Wie spielen sie Shakespeare? Dieses Stück? Die Bühne ist von vier metallenen Fachwerktürmen flankiert, bleibt ansonsten leer. Vor Beginn sind die Darsteller in Pullovern bereits auf der Bühne, unterhalten sich mit den Zuschauern in den ersten Reihen, erst allmählich treten Kostümierte auf. Der „Chorus“ aber trägt weiter Gegenwartsgewand, bleibt zeitweilig auch während des Spiels anwesend, dokumentiert damit das Stück als Spiel. Es gibt kaum Versatzstücke.

Die Darsteller sprechen oft frontal zum Publikum, außer in den Kriegs- und Rüpelszenen, sie sprechen vorzüglich akzentuierend und fast stets überlaut.

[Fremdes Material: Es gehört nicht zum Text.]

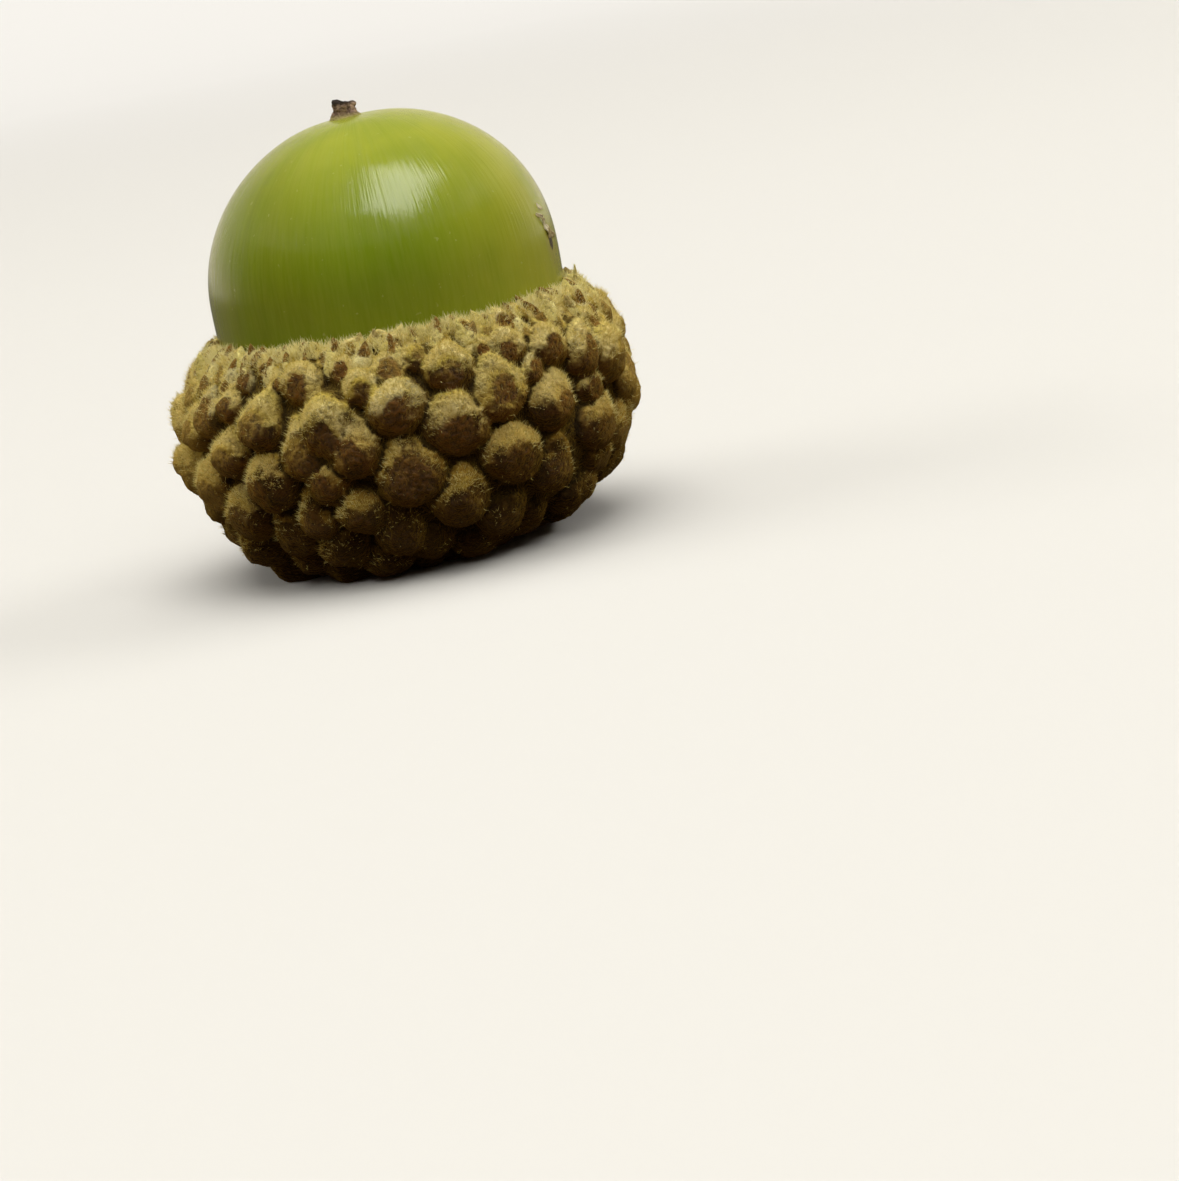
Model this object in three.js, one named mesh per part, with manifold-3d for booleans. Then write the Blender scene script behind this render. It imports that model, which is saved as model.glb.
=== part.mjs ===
// A green acorn: a smooth nut held in a warty, felted cup, standing cup-down on the small flat scar where
// the stalk let go. Millimetres, +Z along the acorn's axis, origin at the middle of the scar.
// Azimuths turn from the front (-Y) towards the right (+X).
import * as THREE from "three";
import { mergeVertices } from "three/addons/utils/BufferGeometryUtils.js";
import Module from "manifold-3d";

const wasm = await Module();
wasm.setup();

// Nut: two superelliptic halves that meet at its widest ring
const NUT_RADIUS = 8.93;
const NUT_WIDEST_Z = 14;
const NUT_CROWN_HEIGHT = 8.3; // widest ring to crown
const NUT_BASE_DEPTH = 12.2; // widest ring to the point the base would run to
const NUT_CROWN_EXPONENT = 2.06; // 2 is an ellipse, more is fuller at the shoulder
const NUT_SHOULDER_LEAN = 0.1; // how much fuller the right shoulder is than the left
const NUT_BASE_EXPONENT = 2.5;
const NUT_APEX_Z = 22.26; // the crown's small flat, where the withered tip stands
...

Unter der Regie von Terry Hands ergibt sich vorwiegend imposante Vordergründigkeit, perfekt, ja, mit Verve ausgespielt. Farrah entwarf gleich wirkungsvoll die prunkvollen Kostüme wie die der verwahrlosten Soldateska. Alan Howard ist ein impulsiver Heinrich V. Wieder erweist sich die reizvolle Schlußszene zwischen dem Herrscher und der französischen Königstochter als dem Stück allzusehr nur aufgesetzt. K. M. G.

Als Theater der Opposition sind die Kellerbühnen entstanden, als künstlerische Werkstätten, in denen sich die experimentelle Dramatik formen und vorstellen kann, in denen gegen'Lebenslüge, geistige Trägheit und geaen alle Formen der Unmenschlichkeit angekämpft wird. Daran ist zu erinnern angesichts der Premiere von neun Kurzszenen unter dem Titel „Blitzlichter“ im Theater am Belvedere. Denn hier entspricht eine Kellerbühne den ursprünglichen Zielsetzungen ganz und gar.

Karl Maria Grimme, der nun zum drittenmal als Dramatiker hervortritt, will besonders charakteristische Episoden der Gegenwart möglichst wahrheitsgetreu und ungekünstelt auf die Bühne bringen. Er will unmittelbar sein im Sinne eines strengen Realismus. Er will aber offenbar auch entlarven und opponieren.

Diese humanistische Kampfbereitschaft richtet sich gegen die Verherrlichung von Gewalt in manchen Zeitungen und Filmen; gegen den Terror, der die Freiheit des Menschen einschränken oder vernichten will; gegen die dumpfe Mordlust, die auch scheinbar recht friedliche Menschen erfassen kann; gegen die Unmenschlichkeit der Diktatoren. Grimme wendet sich gegen eine Gesellschaft, die im zwischenmenschlichen Bereich den gewaltsamen Wettbewerb, den Kampf aller gegen alle für einen natürlichen Zustand hält und also auch andere Formen der Gewalt, nämlich, die des bewaffneten Terrors, als unvermeidlich hinnimmt.

In den neun Szenen sehen wir, wie ein Bankraub vorbereitet wird; ein Mord aus purer Mordlust wird untersucht, politische Erpressung wird dargestellt. Zwei junge Frauen unterhalten sich über Gewalt, ein Arbeiter philosophiert über die Schuld der Kriegshetzer und Diktatoren, ein Hofrat spielt mit der Idee, mit der mörderischen Mode mitzumachen.

Irimbert Ganser hat die Szenen einfach und eindringlich auf die enge Bühne gebracht. Aus dem kleinen Ensemble sind Erika Santner, Hubert Tscheppe und Roland Knie besonders zu erwähnen.

Die einzige allerdings fundamentale Schwäche des Abends entspringt der Illusion, man könne die nackte Wirklichkeit unmittelbar, ohne Umsetzung, gleichsam kopierend auf die Bühne bringen. Auch die eo ipso realistische Technik des Films oder der Tonbandmontage kann der Wirklichkeit nur zu Leibe rük-ken, indem sie von ihr abrückt, indem sie das Reale in aller Künstlichkeit als etwas Realistisches gestaltet. Die meisten Szenen aber beschreiten diesen notwendigen Umweg nicht und wirken also vor allem sprachlich etwas bläßlich. Dennoch erscheint uns dieser Theaterabend wichtig: hier, im Keller, in der Tiefe der Katakomben, reift der Widerstand gegen die Entmenschlichung durch Gewalt.